Over the past two seasons, Trout has finished second in the American League’s Most Valuable Player award voting without putting up overwhelming stats in any traditional stat category. But since Trout is so good at so many different things – and especially proficient at getting on base – he has finished with more than 10 Wins Above Replacement each season.
To put that into perspective, there have only been 43 seasons where a hitter has accumulated 10 WAR since 1920. The only players to do it more than once are Babe Ruth, Barry Bonds, Lou Gehrig, Ted Williams, Rogers Hornsby, Mickey Mantle, Willie Mays and Trout. But since Trout did it without the aid of a spectacularly high batting average or home run or RBI total, his excellence may have gone unnoticed if not for sabermetrics.
The old school way of thinking has allowed Miguel Cabrera – with his superior traditional numbers – to win the MVP both years despite WAR saying that he has been less valuable than Trout.
So as they gain a more significant foothold, sabermetricians continue to get the word out and convince people to change their thinking.
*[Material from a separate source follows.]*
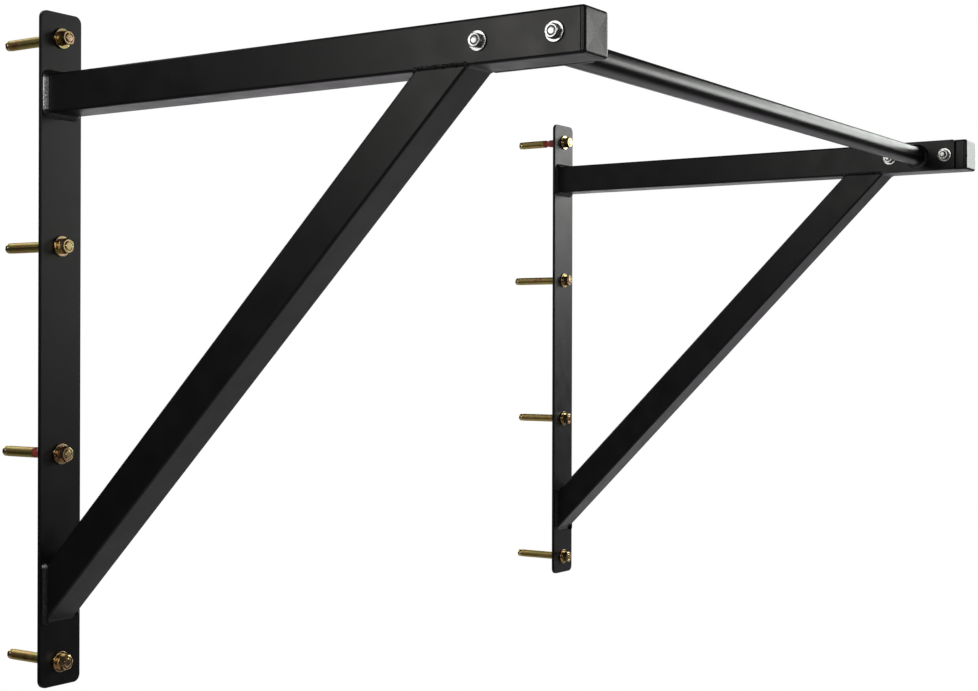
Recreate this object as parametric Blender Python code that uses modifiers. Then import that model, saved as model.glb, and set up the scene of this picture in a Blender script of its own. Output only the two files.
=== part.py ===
"""Wall-mounted pull-up bar: two welded steel brackets carry a round bar on bolted flanges.

Units are metres, +Z is up. The wall is the plane Y = 0 and the room is on its -Y side, so the
brackets reach towards -Y and the wall anchors towards +Y. The bar runs along X. The origin lies on
the wall plane, midway between the brackets, level with the lower ends of the wall plates. "left" is
the -X side, "front" is the side away from the wall, and anchors are numbered from the lowest.
"""

import math

import bmesh
import bpy

GAP = 0.0003  # left between pieces that touch

# Wall plates
BRACKET_PITCH = 1.140
PLATE_WIDTH = 0.060
PLATE_THICKNESS = 0.005
PLATE_HEIGHT = 0.780
PLATE_CORNER_RADIUS = 0.009
PLATE_HOLE = 0.0132  # clears the sleeves, which pass through the plate up to the washers

# Square tube of the arms and braces
TUBE_SIDE = 0.045
TUBE_WALL = 0.0025
TUBE_EDGE_RADIUS = 0.003
ARM_HEIGHT = 0.684  # centre line above the plate's lower end
ARM_REACH = 0.718  # wall to the outside of the end cap
BRACE_FOOT_HEIGHT = 0.104  # where the centre line of the 45 degree brace meets the wall plane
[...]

“I don’t think that sabermetrics really needs to fight that fight, because the fight is over and sabermetrics has won,” Pomrenke said, not seeing a reason to argue with people who insist that sabermetrics don’t work.
“It is pretty easy to demonstrate that [the notion that sabermetrics doesn’t work] is untrue,” James said. “Our boys have kind of taken care of that for me. We have three World Series rings. We don’t have to explain nothin’.”
Tango colorfully echoed James’ sentiment.
“If someone studies the results of the research, and then provides criticism of the methodology, assumptions, data and underlying basis of the research, then I can have a conversation with that person,” he said. “Otherwise, providing a summary opinion with no evidence is tantamount to bulls**t. It’s the very definition of bulls**t. And I’m not interested in debating bulls**t.”